PRAGUE, April 4, 2006 -- Under the terms of the agreement, Turkmenistan will supply China with 30 billion cubic meters of natural gas a year, starting in 2009. The 30-year deal was another reminder that the growing economies of Asia will require new energy sources. And Asian economic powerhouses like China, India, and even Japan and South Korea are increasingly looking closer to home to slake their thirst for fuel.

Alex Vatanka, of Jane's Information Group, says this is part of a wider Chinese policy.

"Energy is genuinely a serious issue for the Chinese and will remain a serious issue for the Chinese as long as their growth depends on the arrival of oil and gas and coal from around [the country] and around the world," Vatanka says. "I mean, you have to look at their involvement in Latin America and Africa. If they're willing to travel that far away to bring in energy resources, then obviously they will have to consider Central Asia, [which] sits next to their western flank, and they will do that."

Vatanka cites a simple reason for Central Asia's eagerness to cooperate with these Asian economic tigers.

"If you look at it from above and in geographical terms, for the Central Asian states there is no doubt that they have to consider countries -- particularly China, but also India and also countries further afield," Vatanka says. "This is a necessity because of the fact that these [Central Asian] countries are landlocked. And in order to able to integrate globally, economically, and also to some extent politically, they need to have these outlets."

Natural Advantages

Proximity is certainly one advantage for Central Asian governments hoping to make deals in Asia. Europe is eager to purchase Central Asian gas and oil as well, but those deals involve transit through other countries.

Moreover, Europe remains a relatively new partner, whereas Central Asians and direct neighbors like the Chinese and Indians have known each other for thousands of years.

The recent surge of activity includes an oil pipeline from western Kazakhstan to China. And several other pipeline proposals in the region have been around for more than a decade, including a pipeline to take natural gas from Turkmenistan, via Afghanistan, to Pakistan and then on to India.

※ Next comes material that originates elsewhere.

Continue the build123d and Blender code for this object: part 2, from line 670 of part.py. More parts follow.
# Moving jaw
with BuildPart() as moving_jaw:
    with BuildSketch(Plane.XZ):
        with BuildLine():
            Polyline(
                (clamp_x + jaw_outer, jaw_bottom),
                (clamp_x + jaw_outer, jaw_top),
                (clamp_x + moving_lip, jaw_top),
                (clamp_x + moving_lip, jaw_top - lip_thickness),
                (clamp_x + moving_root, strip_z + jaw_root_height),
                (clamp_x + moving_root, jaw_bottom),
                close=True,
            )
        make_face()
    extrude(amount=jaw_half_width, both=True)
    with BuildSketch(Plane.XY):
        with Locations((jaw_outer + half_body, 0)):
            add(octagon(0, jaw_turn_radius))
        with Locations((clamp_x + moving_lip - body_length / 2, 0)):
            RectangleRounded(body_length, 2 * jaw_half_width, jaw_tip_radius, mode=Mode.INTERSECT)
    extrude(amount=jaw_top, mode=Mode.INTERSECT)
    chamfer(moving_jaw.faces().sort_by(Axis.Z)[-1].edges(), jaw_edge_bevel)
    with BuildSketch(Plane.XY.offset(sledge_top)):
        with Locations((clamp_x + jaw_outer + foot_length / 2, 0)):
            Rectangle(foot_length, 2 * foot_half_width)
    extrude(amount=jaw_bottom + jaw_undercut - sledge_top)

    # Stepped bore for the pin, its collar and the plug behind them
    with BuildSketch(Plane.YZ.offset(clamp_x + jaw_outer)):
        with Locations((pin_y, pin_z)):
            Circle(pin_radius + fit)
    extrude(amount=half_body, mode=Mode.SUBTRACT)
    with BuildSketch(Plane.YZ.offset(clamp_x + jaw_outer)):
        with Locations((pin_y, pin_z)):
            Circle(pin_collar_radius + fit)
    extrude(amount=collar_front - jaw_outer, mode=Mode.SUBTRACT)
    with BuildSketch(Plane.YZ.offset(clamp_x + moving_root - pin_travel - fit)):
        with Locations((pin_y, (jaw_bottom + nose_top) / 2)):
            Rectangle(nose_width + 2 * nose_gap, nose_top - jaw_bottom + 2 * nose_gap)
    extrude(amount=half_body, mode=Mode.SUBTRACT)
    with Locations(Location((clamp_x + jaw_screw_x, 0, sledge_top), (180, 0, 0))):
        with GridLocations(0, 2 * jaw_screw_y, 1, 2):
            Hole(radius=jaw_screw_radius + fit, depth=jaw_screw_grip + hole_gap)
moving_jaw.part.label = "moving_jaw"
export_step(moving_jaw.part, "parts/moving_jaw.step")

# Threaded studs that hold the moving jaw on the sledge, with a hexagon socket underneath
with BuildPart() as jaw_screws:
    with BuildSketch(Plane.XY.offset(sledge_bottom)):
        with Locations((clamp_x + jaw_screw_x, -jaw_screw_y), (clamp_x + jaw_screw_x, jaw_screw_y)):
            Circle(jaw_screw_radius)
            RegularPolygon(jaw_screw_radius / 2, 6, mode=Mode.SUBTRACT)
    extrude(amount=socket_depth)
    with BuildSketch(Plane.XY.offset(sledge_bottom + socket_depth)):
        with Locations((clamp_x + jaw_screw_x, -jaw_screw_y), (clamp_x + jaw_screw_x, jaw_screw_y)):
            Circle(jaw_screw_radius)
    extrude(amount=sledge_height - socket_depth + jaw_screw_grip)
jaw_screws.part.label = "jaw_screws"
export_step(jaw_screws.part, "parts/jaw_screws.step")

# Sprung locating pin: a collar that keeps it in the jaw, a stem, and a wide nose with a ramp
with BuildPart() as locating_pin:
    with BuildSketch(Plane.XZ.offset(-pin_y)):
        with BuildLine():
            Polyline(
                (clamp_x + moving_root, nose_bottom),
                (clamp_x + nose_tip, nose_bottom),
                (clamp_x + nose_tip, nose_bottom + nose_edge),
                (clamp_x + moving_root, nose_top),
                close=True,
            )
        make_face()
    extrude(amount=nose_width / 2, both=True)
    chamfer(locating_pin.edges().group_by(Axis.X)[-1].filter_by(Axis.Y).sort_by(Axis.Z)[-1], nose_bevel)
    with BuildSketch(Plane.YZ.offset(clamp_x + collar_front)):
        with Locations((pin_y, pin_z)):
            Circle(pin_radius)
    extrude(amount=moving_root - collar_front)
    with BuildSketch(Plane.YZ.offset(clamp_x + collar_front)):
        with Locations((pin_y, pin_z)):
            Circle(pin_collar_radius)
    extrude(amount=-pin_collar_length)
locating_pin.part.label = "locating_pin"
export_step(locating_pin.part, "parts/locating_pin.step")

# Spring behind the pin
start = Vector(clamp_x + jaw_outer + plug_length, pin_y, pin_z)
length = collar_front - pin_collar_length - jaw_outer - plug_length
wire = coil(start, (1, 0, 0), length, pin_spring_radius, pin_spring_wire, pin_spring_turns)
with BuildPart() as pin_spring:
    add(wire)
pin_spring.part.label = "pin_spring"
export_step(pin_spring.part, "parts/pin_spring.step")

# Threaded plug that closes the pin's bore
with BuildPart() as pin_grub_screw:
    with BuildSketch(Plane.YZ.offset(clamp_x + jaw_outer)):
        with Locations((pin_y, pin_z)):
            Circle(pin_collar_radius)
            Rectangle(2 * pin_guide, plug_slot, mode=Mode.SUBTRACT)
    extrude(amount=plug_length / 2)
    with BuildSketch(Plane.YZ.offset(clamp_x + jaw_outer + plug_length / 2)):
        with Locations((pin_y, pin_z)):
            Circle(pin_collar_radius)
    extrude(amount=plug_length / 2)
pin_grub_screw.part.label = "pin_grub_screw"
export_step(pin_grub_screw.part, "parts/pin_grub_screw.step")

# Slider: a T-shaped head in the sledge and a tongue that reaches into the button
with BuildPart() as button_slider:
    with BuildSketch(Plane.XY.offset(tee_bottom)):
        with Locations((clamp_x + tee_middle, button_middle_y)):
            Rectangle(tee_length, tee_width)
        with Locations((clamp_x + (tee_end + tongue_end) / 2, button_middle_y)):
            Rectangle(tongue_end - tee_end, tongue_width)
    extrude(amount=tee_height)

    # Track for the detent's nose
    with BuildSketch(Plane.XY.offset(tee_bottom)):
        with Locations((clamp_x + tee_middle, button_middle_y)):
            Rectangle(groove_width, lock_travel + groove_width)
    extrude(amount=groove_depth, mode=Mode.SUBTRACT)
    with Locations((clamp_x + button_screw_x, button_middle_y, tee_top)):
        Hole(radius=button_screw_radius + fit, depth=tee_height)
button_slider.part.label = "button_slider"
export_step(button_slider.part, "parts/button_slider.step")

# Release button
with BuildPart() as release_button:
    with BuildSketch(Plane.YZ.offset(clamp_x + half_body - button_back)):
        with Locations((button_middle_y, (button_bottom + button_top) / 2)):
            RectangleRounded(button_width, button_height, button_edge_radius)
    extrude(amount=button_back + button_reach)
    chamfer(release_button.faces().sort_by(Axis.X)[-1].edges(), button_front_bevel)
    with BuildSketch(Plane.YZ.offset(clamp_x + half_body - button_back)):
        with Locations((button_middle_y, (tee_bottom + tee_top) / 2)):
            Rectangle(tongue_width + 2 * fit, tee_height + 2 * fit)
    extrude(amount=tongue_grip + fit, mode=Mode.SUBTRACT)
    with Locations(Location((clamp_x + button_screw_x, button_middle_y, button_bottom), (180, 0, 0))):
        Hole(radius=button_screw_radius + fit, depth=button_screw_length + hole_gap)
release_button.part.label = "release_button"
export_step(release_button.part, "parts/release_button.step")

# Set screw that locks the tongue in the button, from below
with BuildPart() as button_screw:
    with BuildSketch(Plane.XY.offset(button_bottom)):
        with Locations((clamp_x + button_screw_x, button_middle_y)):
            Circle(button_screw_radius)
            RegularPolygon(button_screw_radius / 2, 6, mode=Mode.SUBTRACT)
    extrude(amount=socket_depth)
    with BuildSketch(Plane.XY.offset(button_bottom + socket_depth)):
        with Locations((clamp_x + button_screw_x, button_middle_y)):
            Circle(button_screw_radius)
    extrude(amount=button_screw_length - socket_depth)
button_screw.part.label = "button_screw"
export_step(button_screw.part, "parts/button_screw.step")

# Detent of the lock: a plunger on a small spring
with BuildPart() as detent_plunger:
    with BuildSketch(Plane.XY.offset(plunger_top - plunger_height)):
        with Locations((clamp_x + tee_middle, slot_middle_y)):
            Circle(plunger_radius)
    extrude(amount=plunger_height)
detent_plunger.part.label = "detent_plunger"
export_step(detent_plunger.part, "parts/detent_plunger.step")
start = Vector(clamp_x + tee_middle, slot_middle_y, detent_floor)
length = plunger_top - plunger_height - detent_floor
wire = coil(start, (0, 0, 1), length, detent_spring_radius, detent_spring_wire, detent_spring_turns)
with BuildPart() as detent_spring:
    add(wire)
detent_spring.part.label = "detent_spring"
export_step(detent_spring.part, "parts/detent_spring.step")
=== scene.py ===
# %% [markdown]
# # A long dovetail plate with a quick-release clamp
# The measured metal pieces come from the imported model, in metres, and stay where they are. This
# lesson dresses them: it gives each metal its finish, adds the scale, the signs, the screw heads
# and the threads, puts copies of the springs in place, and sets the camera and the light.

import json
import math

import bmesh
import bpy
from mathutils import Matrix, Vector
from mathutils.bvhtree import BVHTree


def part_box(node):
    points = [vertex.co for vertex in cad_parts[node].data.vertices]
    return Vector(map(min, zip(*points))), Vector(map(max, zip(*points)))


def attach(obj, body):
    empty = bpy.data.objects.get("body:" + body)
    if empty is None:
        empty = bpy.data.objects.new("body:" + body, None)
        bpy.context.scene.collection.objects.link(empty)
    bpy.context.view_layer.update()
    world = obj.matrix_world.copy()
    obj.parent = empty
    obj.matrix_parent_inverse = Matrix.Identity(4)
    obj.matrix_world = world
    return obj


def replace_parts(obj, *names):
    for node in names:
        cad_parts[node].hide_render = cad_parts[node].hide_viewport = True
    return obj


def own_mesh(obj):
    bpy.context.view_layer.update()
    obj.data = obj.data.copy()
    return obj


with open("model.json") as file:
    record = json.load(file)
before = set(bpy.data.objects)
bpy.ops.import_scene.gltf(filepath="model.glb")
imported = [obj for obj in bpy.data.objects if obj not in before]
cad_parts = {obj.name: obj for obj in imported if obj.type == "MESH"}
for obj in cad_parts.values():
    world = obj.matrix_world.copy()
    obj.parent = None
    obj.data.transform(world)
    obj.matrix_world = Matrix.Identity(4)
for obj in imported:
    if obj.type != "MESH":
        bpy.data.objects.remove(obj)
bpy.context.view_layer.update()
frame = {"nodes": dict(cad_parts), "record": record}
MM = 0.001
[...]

Russia also has an agreement to supply China with oil and gas from fields in Siberia.

Freeer Trade?

Central Asian governments also see another advantage to trading with Asian states, according to Vatanka.

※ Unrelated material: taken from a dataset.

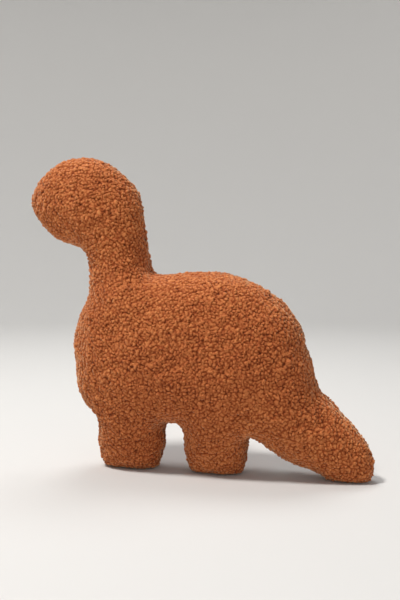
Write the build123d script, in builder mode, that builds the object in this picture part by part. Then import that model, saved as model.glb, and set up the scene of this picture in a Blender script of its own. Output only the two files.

"They will not put human rights or complying with strict regulations -- in terms of what is classified as a bribe or how do you not get yourself involved in corrupt practices and so on -- [into the trade equation]," Vatanka says. "That kind of thing is what the Chinese are much more flexible on than, say, a Western firm that has to abide by a number of rules and regulations that are simply very difficult to work with when you take them out of their context. Once you take it out of the European or North American context and try to play by those rules in these high-risk environments, it becomes very difficult [to compete]. And that's what the Chinese are very good at. Or, for instance, even the Indians would be much better than, say, a French, British, or American company."

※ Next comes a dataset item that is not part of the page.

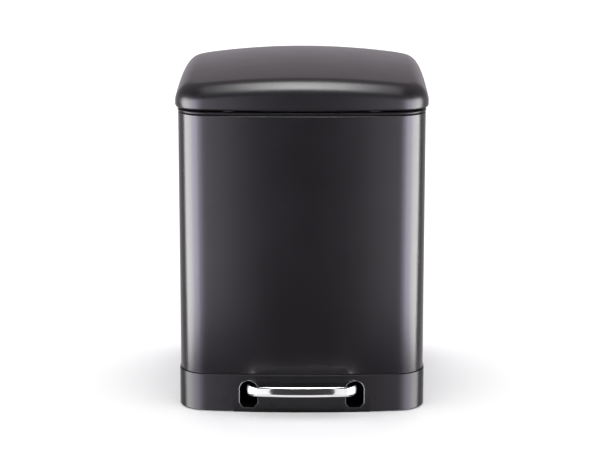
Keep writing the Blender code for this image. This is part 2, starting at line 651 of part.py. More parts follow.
def make_lid(pin_hole):
    """Lid shell, its liner, and the bracket whose middle tongue the push rod lifts."""
    shell = smooth(add("lid_shell", lid_surface(), BLACK_STEEL, LID_AXIS))
    skin = shell.modifiers.new("Wall", "SOLIDIFY")
    skin.thickness = LID_WALL
    skin.offset = -1
    skin.use_even_offset = True

    rim_bottom = LID_BOTTOM + GAP
    bracket_top = HINGE_Z + KNUCKLE_RADIUS + LINER_CLEARANCE
    plate_bottom = bracket_top + GAP
    plate_top = plate_bottom + LINER_THICKNESS
    liner = add("lid_liner", loft(BODY_FOOT, [
        (LINER_RIM + LINER_DRAFT, plate_bottom),
        (LINER_RIM, rim_bottom),
        (0.0, rim_bottom),
        (0.0, plate_top),
    ]), GREY_PLASTIC, LID_AXIS)
    relief_x = KNUCKLE_X + KNUCKLE_WALL + BRACKET_RELIEF
    relief = cutter("lid_hinge_relief", box((-relief_x, BACK - BRACKET_REACH, LID_BOTTOM - OVERRUN),
                                            (relief_x, HINGE_Y + OVERRUN, plate_bottom)))
    combine(shell, [relief])
    combine(liner, [relief])

    half = KNUCKLE_X + KNUCKLE_WALL / 2 + BRACKET_MARGIN
    bracket = add("lid_bracket", box((-half, HINGE_Y - BRACKET_REACH, bracket_top - BRACKET_WALL),
                                     (half, HINGE_Y, bracket_top)), ZINC, LID_AXIS)
    tabs = []
    for side, sign in SIDES:
        outline = link_outline((HINGE_Y - KNUCKLE_SINK, HINGE_Z + KNUCKLE_SINK), KNUCKLE_RADIUS,
                               (HINGE_Y, HINGE_Z), KNUCKLE_RADIUS)
        tabs.append(cutter(f"knuckle_{side}", slab(outline, KNUCKLE_WALL, SIDEWAYS),
                           (sign * KNUCKLE_X - KNUCKLE_WALL / 2, 0, 0)))
    tongue = link_outline((HINGE_Y, HINGE_Z), KNUCKLE_RADIUS, (LEVER_TIP_Y, LEVER_TIP_Z),
                          LINK_PIN_RADIUS + TIP_WALL)
    tabs.append(cutter("lid_tongue", slab(tongue, TONGUE_WALL, SIDEWAYS), (-TONGUE_WALL / 2, 0, 0)))
    combine(bracket, tabs, "UNION")
    tip = (0, LEVER_TIP_Y, LEVER_TIP_Z)
    pin_way = cutter("lid_link_hole", rod(LINK_PIN_RADIUS + GAP, 2 * OVERRUN, 12), tip)
    combine(bracket, [pin_hole, pin_way])
    link_pin("lid_link_pin", tip, LID_AXIS)

    head_at = bracket_top - BRACKET_WALL - GAP
    hole_top = head_at + LID_SCREW_LENGTH + SCREW_SPARE
    bosses = []
    holes = []
    for side, sign in SIDES:
        place = (sign * LID_SCREW_X, HINGE_Y - BRACKET_REACH + LID_SCREW_SETBACK, 0)
        boss = drum(BOSS_RADIUS, plate_top - LINER_THICKNESS / 2, plate_top + BOSS_HEIGHT)
        bosses.append(cutter(f"liner_boss_{side}", boss, place))
        holes.append(cutter(f"liner_hole_{side}", drum(SHANK_CLEARANCE, LID_BOTTOM, hole_top, 12), place))
        screw(f"lid_screw_{side}", (place[0], place[1], head_at), POINTING_DOWN, LID_SCREW_LENGTH, LID_AXIS)
    combine(liner, bosses, "UNION")
    combine(liner, holes)
    combine(bracket, holes)

    length, depth, height = BUFFER_SIZE
    bow_reach = BOW_RADIUS - (COLLAR_INSIDE + COLLAR_INSET + COLLAR_EDGE) / 2
    for side, sign in SIDES:
        x = sign * BUFFER_X
        y = FRONT + BOW_RADIUS - math.sqrt(bow_reach ** 2 - x ** 2)
        pad = box((-length / 2, -depth / 2, COLLAR_TOP + GAP),
                  (length / 2, depth / 2, COLLAR_TOP + GAP + height))
        add(f"lid_buffer_{side}", pad, RUBBER, location=(x, y, 0), rotation=(0, 0, math.asin(x / bow_reach)))


def link_pin(name, place, carrier):
    """A headed pin along X through a tongue and the rod beside it."""
    inner = -TONGUE_WALL / 2 - GAP
    outer = ROD_X + ROD_WALL + GAP + LINK_PIN_END
    turned(name, [
        (0, outer),
        (LINK_PIN_RADIUS - LINK_PIN_EDGE, outer),
        (LINK_PIN_RADIUS, outer - LINK_PIN_EDGE),
        (LINK_PIN_RADIUS, inner),
        (LINK_PIN_RADIUS + LINK_PIN_HEAD, inner),
        (LINK_PIN_RADIUS + LINK_PIN_HEAD, inner - LINK_PIN_HEAD),
        (0, inner - LINK_PIN_HEAD),
    ], ZINC, carrier, place, (0, math.pi / 2, 0), steps=12)


def make_pedal(floor):
    """Pedal strip, rocking lever, their axle and its two bearing blocks."""
    half_outside = PEDAL_WIDTH / 2
    path = footprint(PEDAL_WIDTH, PEDAL_FRONT, BACK, PEDAL_BOW, PEDAL_BEND)[2 * (CORNER_STEPS + 1):]
    tail = PIVOT_Y + ARM_TAIL
    outer = [(-half_outside, tail)] + [tuple(point) for point, normal in path] + [(half_outside, tail)]
    inner = [(-half_outside + PEDAL_WALL, tail)]
    inner += [tuple(point - PEDAL_WALL * normal) for point, normal in path]
    inner += [(half_outside - PEDAL_WALL, tail)]
    tilt = math.asin((PEDAL_LEVEL - PIVOT_LEVEL) / PEDAL_ARM)
    to_pivot = Matrix.Translation((0, -PIVOT_Y, -PEDAL_HEIGHT / 2))
    pivot = (0, PIVOT_Y, PIVOT_LEVEL)
    pedal = smooth(add("pedal_bar", slab(outer + inner[::-1], PEDAL_HEIGHT, to_pivot), POLISHED,
                       PEDAL_AXIS, pivot, (-tilt, 0, 0)))

    yoke = half_outside - PEDAL_WALL - GAP
    tongue = TONGUE_WALL / 2
    neck = ROD_ARM - TONGUE_REACH
    end = ROD_ARM + TONGUE_END
    web_across, web_along = YOKE_WEB
    right_side = [(yoke, -YOKE_FRONT), (yoke, YOKE_BACK), (LEVER_HALF_WIDTH + web_across, YOKE_BACK),
                  (LEVER_HALF_WIDTH, YOKE_BACK + web_along), (LEVER_HALF_WIDTH, neck - TONGUE_TAPER),
                  (tongue, neck), (tongue, end)]
    outline = right_side + [(-x, y) for x, y in reversed(right_side)]
    lever = add("pedal_lever", slab(outline, LEVER_HEIGHT, Matrix.Translation((0, 0, -LEVER_HEIGHT / 2))),
                BLACK_PLASTIC, PEDAL_AXIS, pivot, (-PEDAL_SWING / 2, 0, 0))
    hub = cutter("lever_hub", rod(HUB_RADIUS, 2 * yoke), pivot)
    combine(lever, [hub], "UNION")
    axle_hole = cutter("axle_hole", rod(AXLE_RADIUS + GAP, PEDAL_WIDTH + 2 * (BLOCK_WALL + OVERRUN)), pivot)
    combine(pedal, [axle_hole])
    rod_hole = cutter("lever_link_hole", rod(LINK_PIN_RADIUS + GAP, 2 * OVERRUN, 12), (0, ROD_Y, ROD_FOOT_Z))
    combine(lever, [axle_hole, rod_hole])
    link_pin("lever_link_pin", (0, ROD_Y, ROD_FOOT_Z), PEDAL_AXIS)

    along = YOKE_FRONT - YOKE_SCREW_INSET
    bolt_z = PIVOT_LEVEL + along * math.sin((tilt + PEDAL_SWING / 2) / 2)
    bolt_hole = cutter("pedal_screw_hole", rod(SHANK_CLEARANCE, PEDAL_WIDTH + 2 * OVERRUN, 12),
                       (0, PIVOT_Y - along, bolt_z))
    combine(pedal, [bolt_hole])
    combine(lever, [bolt_hole])
    for side, sign in SIDES:
        screw(f"pedal_screw_{side}", (sign * (half_outside + GAP), PIVOT_Y - along, bolt_z),
              (0, sign * math.pi / 2, 0), PEDAL_SCREW_LENGTH, PEDAL_AXIS)

    block_start = half_outside + BLOCK_CLEARANCE
    axle = rod(AXLE_RADIUS, 2 * (block_start + BLOCK_WALL - AXLE_INSET))
    add("pedal_axle", axle, ZINC, location=pivot)
    block_low = FLOOR_THICKNESS + GAP
    block_high = PIVOT_LEVEL + AXLE_RADIUS + BLOCK_HEADROOM
    head_seat = HEAD_RECESS - GAP
    hole_high = head_seat + BLOCK_SCREW_LENGTH + SCREW_SPARE
    for side, sign in SIDES:
        near = min(sign * block_start, sign * (block_start + BLOCK_WALL))
        body = box((near, PIVOT_Y - BLOCK_HALF_DEPTH, block_low),
                   (near + BLOCK_WALL, PIVOT_Y + BLOCK_HALF_DEPTH, block_high))
        block = add(f"axle_block_{side}", body, BLACK_PLASTIC)
        place = (near + BLOCK_WALL / 2, PIVOT_Y, 0)
        hole = cutter(f"block_hole_{side}", drum(SHANK_CLEARANCE, -OVERRUN, hole_high, 12), place)
        head = cutter(f"block_head_{side}", drum(SCREW_HEAD_RADIUS + GAP, -OVERRUN, HEAD_RECESS), place)
        combine(block, [axle_hole, hole])
        combine(floor, [head, hole])
        screw(f"axle_block_screw_{side}", (place[0], place[1], head_seat), POINTING_DOWN, BLOCK_SCREW_LENGTH)


def make_rod():
    """Flat push rod beside the two tongues, and the channel that guides it up the back."""
    top_travel = (LEVER_TIP_Y - (HINGE_Y - LEVER_ARM)) / 2
    length = LEVER_TIP_Z - ROD_FOOT_Z
    half = ROD_WIDTH / 2
    rod_at = (ROD_X, ROD_Y, ROD_FOOT_Z)
    bar = slab([(-half, 0), (half, 0), (half, length), (-half, length)], ROD_WALL - 2 * ROD_NECK,
               Matrix.Translation((ROD_NECK, 0, 0)) @ SIDEWAYS)
    push_rod = add("push_rod", bar, ZINC, ROD_AXIS, rod_at)
    heads = []
    slots = []
    for label, height, travel in (("foot", 0.0, ROD_FOOT_TRAVEL), ("head", length, top_travel)):
        ends = ((-travel, height), (travel, height))
        head = link_outline(ends[0], ROD_HEAD_RADIUS, ends[1], ROD_HEAD_RADIUS)
        slot = link_outline(ends[0], ROD_SLOT_RADIUS, ends[1], ROD_SLOT_RADIUS)
        heads.append(cutter(f"rod_{label}", slab(head, ROD_WALL, SIDEWAYS), rod_at))
        slots.append(cutter(f"rod_{label}_slot", slab(slot, 2 * OVERRUN, SIDEWAYS),
                            (-OVERRUN, ROD_Y, ROD_FOOT_Z)))
    combine(push_rod, heads, "UNION")
    combine(push_rod, slots)

    back = BACK - SHELL_WALL - GAP
    outside = CHANNEL_HALF_WIDTH
    inside = outside - CHANNEL_WALL
    outline = [(outside, CHANNEL_FRONT), (outside, back), (inside, back),
               (inside, CHANNEL_FRONT + CHANNEL_WALL), (-inside, CHANNEL_FRONT + CHANNEL_WALL),
               (-inside, back), (-outside, back), (-outside, CHANNEL_FRONT)]
    height = COLLAR_BOTTOM - DECK_TOP - 2 * GAP
    add("rod_channel", slab(outline, height), GREY_PLASTIC, location=(0, 0, DECK_TOP + GAP))


def make_bucket():
    """Tapered lift-out bucket with a rolled rim."""
    half_width = BODY_WIDTH / 2 - COLLAR_INSIDE - BUCKET_SIDE_CLEARANCE
    front = FRONT + COLLAR_INSIDE + BUCKET_SIDE_CLEARANCE
    back = CHANNEL_FRONT - BUCKET_SIDE_CLEARANCE
    foot = footprint(2 * half_width, front, back, FRONT_BOW, CORNER_RADIUS - BUCKET_CORNER_EASE)
    bottom = DECK_TOP + GAP
    wall = BUCKET_RIM
    base = wall + BUCKET_TAPER
    add("bucket", loft(foot, [
        (base + BUCKET_FOOT_EDGE, bottom),
        (base, bottom + BUCKET_FOOT_EDGE),
        (wall, BUCKET_TOP - BUCKET_RIM_HEIGHT),
        (0.0, BUCKET_TOP - BUCKET_RIM_HEIGHT),
        (0.0, BUCKET_TOP - EDGE_BREAK),
        (EDGE_BREAK, BUCKET_TOP),
        (wall + BUCKET_WALL, BUCKET_TOP),
        (base + BUCKET_WALL, bottom + BUCKET_FLOOR + BUCKET_FOOT_EDGE),
        (base + BUCKET_WALL + BUCKET_FOOT_EDGE, bottom + BUCKET_FLOOR),
    ]), GREY_PLASTIC, BUCKET_AXIS)


base_floor = make_base()
body_shell, top_collar, lever_notch = make_body()
hinge_pin_hole = make_hinge(body_shell, top_collar, lever_notch)
make_lid(hinge_pin_hole)
make_pedal(base_floor)
make_rod()
make_bucket()
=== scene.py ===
# %% [markdown]
# A step-on waste bin: a crowned enamelled lid, a bow-fronted steel body, a moulded plinth and a
# polished pedal strip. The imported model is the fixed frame. It says where everything is and which
# body moves it. This lesson builds the fine surfaces that an eye sees around that frame.

# %% Load the frame
import json
import math

import bmesh
import bpy
from mathutils import Matrix, Vector


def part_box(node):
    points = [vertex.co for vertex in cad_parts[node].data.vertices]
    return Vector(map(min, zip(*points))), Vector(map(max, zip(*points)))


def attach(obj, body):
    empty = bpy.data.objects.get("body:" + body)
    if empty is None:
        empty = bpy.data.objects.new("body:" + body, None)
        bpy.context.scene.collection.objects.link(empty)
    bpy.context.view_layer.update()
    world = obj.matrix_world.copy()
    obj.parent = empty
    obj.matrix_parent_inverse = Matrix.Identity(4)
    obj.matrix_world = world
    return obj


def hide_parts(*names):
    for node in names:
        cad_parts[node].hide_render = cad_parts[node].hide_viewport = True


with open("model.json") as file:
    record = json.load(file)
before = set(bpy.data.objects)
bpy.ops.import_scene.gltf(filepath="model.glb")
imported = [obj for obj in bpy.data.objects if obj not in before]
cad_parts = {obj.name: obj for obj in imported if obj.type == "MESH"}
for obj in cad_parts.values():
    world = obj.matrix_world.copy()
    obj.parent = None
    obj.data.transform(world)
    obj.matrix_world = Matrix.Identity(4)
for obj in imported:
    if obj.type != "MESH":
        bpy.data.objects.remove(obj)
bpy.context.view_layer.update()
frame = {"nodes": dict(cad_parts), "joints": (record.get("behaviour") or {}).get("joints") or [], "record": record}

NODES = frame["nodes"]
BODY_OF = {}
for body, members in frame["record"]["behaviour"]["bodies"].items():
    for member in members:
        BODY_OF[member] = body
JOINT_AT = {joint["name"]: joint.get("pos_m") for joint in frame["joints"]}

# %% [markdown]
# The camera comes first, because it decides how fine each piece has to be. A product shot like
# this is taken from well back with a long lens, so upright edges stay almost parallel. The camera
# looks down about thirteen degrees, enough to show the crown of the lid.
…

There are high hopes pinned on Central Asia's willingness to extract natural resources. The region's hydrocarbon wealth remains relatively untapped; it lay almost entirely dormant during the Soviet-era -- a reserve to be exploited in the future.

Giant Ambition

Turkmenistan claims to have the fourth-largest reserves of gas in the world. But John MacLeod, senior editor at the London-based Institute for War and Peace Reporting (IWPR), says one of the problems with this week's Turkmen-Chinese gas deal is that it is unclear whether Turkmenistan can meet all its gas pledges.

"I think another important point to make about this gas arrangement is that it's built on future hopes rather than present realities, because the Turkmen seem to be promising the Chinese roughly the same kinds of amounts of gas that they're promising also to Ukraine and Russia," MacLeod says. "And down the line, [Turkmenistan] also wants to build a completely new pipeline through Afghanistan to markets in the subcontinent -- India and Pakistan. The big unknown here is whether they actually have the gas."

MacLeod adds that huge amounts of foreign investment are necessary to build any pipeline out of the region. But without reliable estimates of gas and oil reserves, finding investors may prove difficult.

"They'll need considerable investment in pipeline infrastructure, and nobody -- not the Chinese and not the people who are funding the Afghanistan-Pakistan pipeline -- nobody's going to pay for that until they see some evidence that the gas is really there," MacLeod says.

As the world waits to see just how much oil and gas Central Asia can produce, its fast-growing Asian neighbors are trying to get as much as they can of each while supplies last.